Entry

Hand Made

Dynamic typography that blows any filter away.

Ink+Mylar

In May 2007 some students and myself completed a video project for the University of Illinois Provost office. For this piece we struggled for a time with exactly how we wanted to capture the tone and mood of the piece typographically. There was already a rich, dimensional / info-graphics approach that we were taking with some of the type but we wanted to balance that with some more humanistic type treatments to both capture the humanistic nature of the content but to also provide a typographic bridge to the image making we had done which was also very humanistic.

So, I did what I always tend to do in these situations and put on my mad-scientist hat and started playing with doing things in ways I have never done them before. Initially I was playing around in my head, with visions of ink+water mixing. Eventually this evolved into type eroding, dissolving, and fading—but how to do it. I knew a filter would simply not do it justice.

Process

I tried everything, inkjet on paper placed in a tub, transfer marker on paper, almost every chemical and medium combination I could think of (and some I probably shouldn’t have). Nothing was producing satisfactory results. The ink or toner (I tried both) simply was not running or evolving fast enough or sometimes even at all. The problem was the paper was holding the ink too readily. So, I changed media.

Initially I began working with ink-jet on transparencies. The first attempts used transparency media designed for the inkjet (I didn’t want to kill my printer!). Again, the ink was simply too cured into the medium. Water, mineral spirits, alcohol…you name it. Nothing would make it run like I envisioned. So, I threw all caution to the wind (which usually yields the best results) and went out and bought a box of “old fashioned”, plain-jane, mylar transparencies for overhead projectors—the kind my teachers used to use in high school—and prayed my printer would not hate me for life (and that the ink would even stick at all)! Success. It worked like a charm.

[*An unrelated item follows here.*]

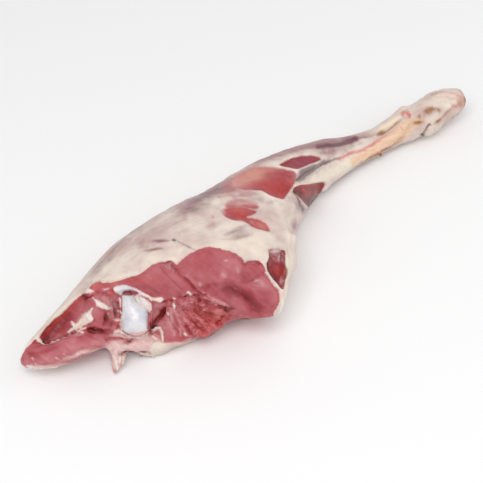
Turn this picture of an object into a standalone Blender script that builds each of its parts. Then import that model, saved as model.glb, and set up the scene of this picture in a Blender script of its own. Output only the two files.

The next challenge was filming the text as it evolved. For this I was able to set-up the camera directly over a shallow pan and place the mylar on a white sheet of paper in the pan. I knew we needed a white background to be able to use a blending mode to knock out everything but the text—thus the choice of the white paper. The results were far to complex and frail for a typical chroma-key approach. The surface was then evenly lit and filmed at standard 1080i HDV with a Sony HVR-Z1U camera. In retrospect, it would have been much easier if I could have acquired a white tray for the shoot. You can see in the raw results below that as the paper became saturated with spill-over water, it became semi-transparent and the grey from the metal pan began to show through. Fortunately this didn’t pose a problem in post.

Results

In the mylar went, out came beautiful type. On occasion there were small flaws and areas where the letterforms had begun to bleed and were not crisp, but it was very organic so it worked well with the artistic direction I had for this piece. Another serendipitous result was than not only did the ink run, but it left ethereal remnants of the original letterforms. The way in which the ink ran was also unexpected and beautiful. As the solvent (in this case water) would sit over the ink, depending on how long the ink had dried, it would sometimes take a few seconds for the ink to “let go” and begin to run. But, when it did, it did so with amazing bursts.

Below are some clips from the raw experiments which I have posted to YouTube:

The full project can be found on the Time of Our Singing page and can be seen in the finished video for “Time of Our Singing” below:

Conclusions

Too often we become seduced by the seeming power of filters, plugins and their combinations to create engaging dynamic typography. While I am not denying the value of or the success of this methodology (type via technology) I am hoping to remind graphic designers that sometimes—especially when organic or humanistic aesthetics are the desired outcomes—the best results come from organic processes. It is a reminder that design is a process and that sometimes that process has to come off of the machine and back into the studio.